Ein klares Signal gab Bundesgesundheitsminister Karl Lauterbach für eine zentrale berufsständische Vertretung. So heißt es in dem Eckpunktepapier:

„Wir etablieren eine zentrale berufsständische Vertretung der Profession Pflege auf Bundesebene und statten sie mit Befugnissen zur Weiterentwicklung des Berufsverständnisses und der Berufsrollen mit Empfehlungscharakter (z. B. Muster-Berufsordnung, Muster-Scope of Practice, Muster-Weiterbildungsordnung) aus.“

Ein Novum für den Heilberuf der Pflege, der dann, wie z. B. die Bundesärztekammer oder die Bundesapothekerkammer, geeignete Beteiligungsrechte bei berufsständischen und pflegerischen Fachfragen auf Bundesebene erhalten würde. „Die Bundepflegekammer, die ausschließlich die Belange der Pflegefachpersonen in Deutschland vertritt, wird nun auf Augenhöhe mit allen anderen Heilberufen arbeiten können.“, beurteilt Andrea Bergsträßer die Zusage des Bundesgesundheitsministers.

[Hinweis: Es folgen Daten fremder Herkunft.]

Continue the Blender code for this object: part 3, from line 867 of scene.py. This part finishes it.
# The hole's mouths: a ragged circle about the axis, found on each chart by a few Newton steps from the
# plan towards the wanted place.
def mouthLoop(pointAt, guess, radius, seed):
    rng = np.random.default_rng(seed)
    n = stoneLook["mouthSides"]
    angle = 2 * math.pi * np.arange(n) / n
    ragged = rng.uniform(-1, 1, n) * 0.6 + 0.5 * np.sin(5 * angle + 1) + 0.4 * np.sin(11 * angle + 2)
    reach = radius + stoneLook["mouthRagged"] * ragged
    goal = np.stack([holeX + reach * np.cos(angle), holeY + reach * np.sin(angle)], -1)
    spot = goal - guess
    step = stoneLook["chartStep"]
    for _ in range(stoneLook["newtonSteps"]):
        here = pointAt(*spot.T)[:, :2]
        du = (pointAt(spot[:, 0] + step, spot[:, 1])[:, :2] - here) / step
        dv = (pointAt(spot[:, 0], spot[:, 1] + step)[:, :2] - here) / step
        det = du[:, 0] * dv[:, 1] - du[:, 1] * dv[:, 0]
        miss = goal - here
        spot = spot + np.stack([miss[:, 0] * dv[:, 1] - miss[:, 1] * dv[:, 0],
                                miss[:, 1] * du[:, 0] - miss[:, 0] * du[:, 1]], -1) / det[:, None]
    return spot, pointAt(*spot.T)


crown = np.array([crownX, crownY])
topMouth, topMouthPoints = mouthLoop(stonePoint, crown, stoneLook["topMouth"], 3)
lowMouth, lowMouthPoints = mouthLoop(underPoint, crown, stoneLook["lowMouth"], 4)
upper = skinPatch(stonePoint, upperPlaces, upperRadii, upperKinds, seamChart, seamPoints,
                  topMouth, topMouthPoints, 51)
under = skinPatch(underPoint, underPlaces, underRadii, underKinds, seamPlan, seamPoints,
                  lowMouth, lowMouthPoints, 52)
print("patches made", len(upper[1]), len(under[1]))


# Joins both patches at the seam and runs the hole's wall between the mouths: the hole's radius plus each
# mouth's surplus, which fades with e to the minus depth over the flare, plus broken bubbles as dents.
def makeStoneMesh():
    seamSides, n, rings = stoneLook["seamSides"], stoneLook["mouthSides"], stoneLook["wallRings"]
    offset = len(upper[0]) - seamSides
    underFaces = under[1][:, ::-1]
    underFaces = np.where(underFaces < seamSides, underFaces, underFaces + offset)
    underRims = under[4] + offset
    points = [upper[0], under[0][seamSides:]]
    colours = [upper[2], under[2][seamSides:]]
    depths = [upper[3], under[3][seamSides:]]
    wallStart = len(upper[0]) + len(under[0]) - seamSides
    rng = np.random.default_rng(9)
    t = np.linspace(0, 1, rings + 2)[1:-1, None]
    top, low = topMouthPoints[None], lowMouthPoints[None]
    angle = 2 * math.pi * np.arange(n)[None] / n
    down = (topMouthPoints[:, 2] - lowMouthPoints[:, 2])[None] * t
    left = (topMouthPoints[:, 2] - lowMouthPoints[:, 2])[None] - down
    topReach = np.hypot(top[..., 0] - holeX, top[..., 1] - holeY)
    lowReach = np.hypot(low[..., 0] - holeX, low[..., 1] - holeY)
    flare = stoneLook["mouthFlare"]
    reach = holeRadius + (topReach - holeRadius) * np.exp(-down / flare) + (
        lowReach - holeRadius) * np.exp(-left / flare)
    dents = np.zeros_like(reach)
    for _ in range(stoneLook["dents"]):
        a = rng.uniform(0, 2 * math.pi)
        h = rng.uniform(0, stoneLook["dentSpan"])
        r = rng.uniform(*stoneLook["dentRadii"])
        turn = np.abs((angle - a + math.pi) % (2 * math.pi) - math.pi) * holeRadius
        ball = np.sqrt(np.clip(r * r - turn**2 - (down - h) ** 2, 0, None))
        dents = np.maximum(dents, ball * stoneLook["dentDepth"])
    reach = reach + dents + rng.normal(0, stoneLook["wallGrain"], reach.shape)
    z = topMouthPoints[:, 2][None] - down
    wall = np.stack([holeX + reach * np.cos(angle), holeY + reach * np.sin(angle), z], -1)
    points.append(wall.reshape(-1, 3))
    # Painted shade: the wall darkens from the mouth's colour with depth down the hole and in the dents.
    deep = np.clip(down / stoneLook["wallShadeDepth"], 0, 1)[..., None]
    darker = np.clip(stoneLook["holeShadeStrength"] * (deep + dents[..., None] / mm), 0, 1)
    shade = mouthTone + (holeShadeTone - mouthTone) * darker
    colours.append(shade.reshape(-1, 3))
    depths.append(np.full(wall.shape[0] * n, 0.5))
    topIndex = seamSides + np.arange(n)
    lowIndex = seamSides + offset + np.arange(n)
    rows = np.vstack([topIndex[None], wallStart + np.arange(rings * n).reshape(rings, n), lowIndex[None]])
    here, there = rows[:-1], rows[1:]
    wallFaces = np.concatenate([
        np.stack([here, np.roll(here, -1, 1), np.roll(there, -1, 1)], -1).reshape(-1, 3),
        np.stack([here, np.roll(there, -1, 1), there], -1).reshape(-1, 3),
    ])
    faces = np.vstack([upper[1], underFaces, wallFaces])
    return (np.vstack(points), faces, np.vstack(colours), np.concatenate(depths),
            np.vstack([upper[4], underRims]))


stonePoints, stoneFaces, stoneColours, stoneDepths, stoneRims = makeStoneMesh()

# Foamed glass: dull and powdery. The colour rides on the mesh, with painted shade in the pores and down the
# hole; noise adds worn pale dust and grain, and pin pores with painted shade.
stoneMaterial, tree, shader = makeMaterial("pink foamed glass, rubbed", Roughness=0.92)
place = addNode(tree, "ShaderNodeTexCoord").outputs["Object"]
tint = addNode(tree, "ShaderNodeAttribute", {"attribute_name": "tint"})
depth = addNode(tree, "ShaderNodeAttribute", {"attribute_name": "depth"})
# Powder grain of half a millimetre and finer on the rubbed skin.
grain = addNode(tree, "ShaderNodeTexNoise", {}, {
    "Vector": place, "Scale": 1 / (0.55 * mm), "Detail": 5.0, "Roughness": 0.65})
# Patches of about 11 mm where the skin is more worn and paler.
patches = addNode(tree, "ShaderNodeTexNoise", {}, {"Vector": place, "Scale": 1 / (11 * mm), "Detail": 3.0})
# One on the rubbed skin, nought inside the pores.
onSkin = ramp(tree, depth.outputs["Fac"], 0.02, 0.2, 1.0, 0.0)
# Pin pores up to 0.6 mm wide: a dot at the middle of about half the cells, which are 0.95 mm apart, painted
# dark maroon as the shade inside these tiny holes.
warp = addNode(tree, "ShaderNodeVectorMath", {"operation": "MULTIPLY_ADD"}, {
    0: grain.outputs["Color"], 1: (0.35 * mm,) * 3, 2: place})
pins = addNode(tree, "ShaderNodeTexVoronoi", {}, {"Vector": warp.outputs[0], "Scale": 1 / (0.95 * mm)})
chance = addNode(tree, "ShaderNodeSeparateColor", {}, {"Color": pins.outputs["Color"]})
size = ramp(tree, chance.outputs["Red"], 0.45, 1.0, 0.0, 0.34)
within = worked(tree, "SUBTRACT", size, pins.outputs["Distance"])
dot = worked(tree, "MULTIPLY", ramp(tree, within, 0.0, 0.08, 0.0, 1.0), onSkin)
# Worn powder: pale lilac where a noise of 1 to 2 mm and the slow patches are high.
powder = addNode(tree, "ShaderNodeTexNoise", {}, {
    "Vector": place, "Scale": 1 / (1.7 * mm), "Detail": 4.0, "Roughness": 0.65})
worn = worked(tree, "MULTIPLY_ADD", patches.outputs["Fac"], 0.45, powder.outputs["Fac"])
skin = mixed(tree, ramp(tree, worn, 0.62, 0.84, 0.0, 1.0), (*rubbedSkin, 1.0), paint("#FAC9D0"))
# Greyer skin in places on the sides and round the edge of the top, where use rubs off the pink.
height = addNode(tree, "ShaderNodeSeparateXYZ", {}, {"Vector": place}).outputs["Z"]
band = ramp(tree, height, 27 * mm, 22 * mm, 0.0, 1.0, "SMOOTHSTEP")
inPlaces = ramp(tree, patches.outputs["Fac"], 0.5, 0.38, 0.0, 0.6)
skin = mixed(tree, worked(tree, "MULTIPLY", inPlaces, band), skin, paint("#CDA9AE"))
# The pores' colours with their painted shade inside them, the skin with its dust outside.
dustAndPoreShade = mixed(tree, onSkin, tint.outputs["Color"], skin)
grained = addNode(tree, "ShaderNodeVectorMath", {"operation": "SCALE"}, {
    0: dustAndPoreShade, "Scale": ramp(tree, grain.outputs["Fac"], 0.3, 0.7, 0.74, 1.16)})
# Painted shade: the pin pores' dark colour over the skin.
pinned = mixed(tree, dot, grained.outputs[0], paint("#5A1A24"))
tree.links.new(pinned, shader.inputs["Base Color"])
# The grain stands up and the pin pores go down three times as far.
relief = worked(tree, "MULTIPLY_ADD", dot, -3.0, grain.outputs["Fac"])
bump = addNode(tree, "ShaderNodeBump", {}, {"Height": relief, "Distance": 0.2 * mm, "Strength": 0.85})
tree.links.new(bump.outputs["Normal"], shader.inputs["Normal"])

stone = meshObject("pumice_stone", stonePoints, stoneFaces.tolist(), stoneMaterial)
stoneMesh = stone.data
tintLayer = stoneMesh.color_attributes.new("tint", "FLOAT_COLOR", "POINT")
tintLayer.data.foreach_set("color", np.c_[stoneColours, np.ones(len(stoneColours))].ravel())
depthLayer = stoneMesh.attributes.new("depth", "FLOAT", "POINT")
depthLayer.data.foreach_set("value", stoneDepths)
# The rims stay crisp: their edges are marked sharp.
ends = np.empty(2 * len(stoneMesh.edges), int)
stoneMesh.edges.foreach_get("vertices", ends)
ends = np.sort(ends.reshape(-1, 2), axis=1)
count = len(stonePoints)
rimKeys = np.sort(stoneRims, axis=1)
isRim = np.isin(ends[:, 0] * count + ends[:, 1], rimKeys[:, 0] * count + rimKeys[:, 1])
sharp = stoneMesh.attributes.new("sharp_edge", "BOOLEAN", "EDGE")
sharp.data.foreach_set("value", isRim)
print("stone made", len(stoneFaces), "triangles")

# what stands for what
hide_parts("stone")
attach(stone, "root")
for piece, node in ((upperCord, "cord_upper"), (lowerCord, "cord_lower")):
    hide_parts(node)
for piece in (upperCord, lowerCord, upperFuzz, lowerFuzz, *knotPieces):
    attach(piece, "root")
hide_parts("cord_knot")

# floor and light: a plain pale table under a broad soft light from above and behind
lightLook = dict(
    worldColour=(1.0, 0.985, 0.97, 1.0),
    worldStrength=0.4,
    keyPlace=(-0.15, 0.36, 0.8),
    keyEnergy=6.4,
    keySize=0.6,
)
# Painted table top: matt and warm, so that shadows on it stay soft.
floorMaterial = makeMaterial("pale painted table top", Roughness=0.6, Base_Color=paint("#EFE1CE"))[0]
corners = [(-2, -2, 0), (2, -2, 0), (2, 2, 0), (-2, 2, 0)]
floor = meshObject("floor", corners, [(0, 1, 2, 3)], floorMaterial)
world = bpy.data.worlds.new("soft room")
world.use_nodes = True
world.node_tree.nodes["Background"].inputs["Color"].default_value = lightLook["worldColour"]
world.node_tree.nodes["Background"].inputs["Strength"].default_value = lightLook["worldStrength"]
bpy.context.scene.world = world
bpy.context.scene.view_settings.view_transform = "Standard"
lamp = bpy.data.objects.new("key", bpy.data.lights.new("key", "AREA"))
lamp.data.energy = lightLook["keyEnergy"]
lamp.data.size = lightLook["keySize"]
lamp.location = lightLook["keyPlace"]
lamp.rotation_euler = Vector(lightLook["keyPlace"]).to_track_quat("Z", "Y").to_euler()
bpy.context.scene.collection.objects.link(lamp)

In dem Gespräch betonte Lauterbach auch, dass diese Kompetenzerweiterung für alle examinierten Pflegefachpersonen greifen soll. Also auch ohne einen akademischen Abschluss, wird zukünftig möglich sein, mehr Verantwortung zu übernehmen. „Ein deutliches Zeichen des Bundesministers, die Pflege ganzheitlich zu sehen und die verschiedenen Settings gegenseitig aufzuwerten, statt gegeneinander arbeiten zu lassen. Auch wenn noch vieles offen ist, wie beispielsweise die zukünftige Vergütungsstruktur oder die Ressourcenverteilung, werden aus den genannten Eckpunkte fast schon Meilensteine für die Profession Pflege.“, resümiert Bergsträßer.

Die neue Gesetzesinitiative könnte es auch Pflegefachpersonen mit akademischem Abschluss auf Masterniveau ermöglichen, Gesundheitspraxen oder kleine Krankenhäuser zu leiten und bestimmte Hilfsmittel oder Medikamente eigenständig zu verschreiben. Weiter vorangetrieben werden soll ebenfalls das Berufsbild der Advanced Practice Nurse. Primärqualifizierte Pflegefachpersonen, die die entsprechenden Voraussetzungen erfüllen, ermöglicht dieses Berufsbild, sich in den nächsten Jahren auch verstärkt im Ausland auf entsprechendem Master-Niveau zu qualifizieren. Aber auch die Verankerung der Pflege in den Katastrophenschutz soll ab dem kommenden Jahr fest mit dem neuen Gesetz gewährleistet werden. Ein Vorschlag, der in Rheinland-Pfalz von der Landespflegekammer – gerade vor dem Hintergrund der Flutkatastrophe im Ahrtal – immer wieder vorgebracht wurde.

„Der Minister hat zur Mitte der Legislaturperiode eine umfassende Kompetenzerweiterung für alle Pflegefachpersonen vorgelegt. Eine Entwicklung die lange gedauert hat, aber hoffentlich schnell Früchte trägt, denn lange ist in der Pflege nicht viel passiert. Auch wenn auf den ersten Blick viele Maßnahmen sehr eng gefasst sind und ich mir persönlich einen offeneren Blick auf die Kompetenzerweiterungen gewünscht hätte, scheint nun endlich der Fokus von Karl Lauterbach auf der Pflege zu liegen.“, bewertet Andrea Bergsträßer abschließend die Gesetzesinitiative.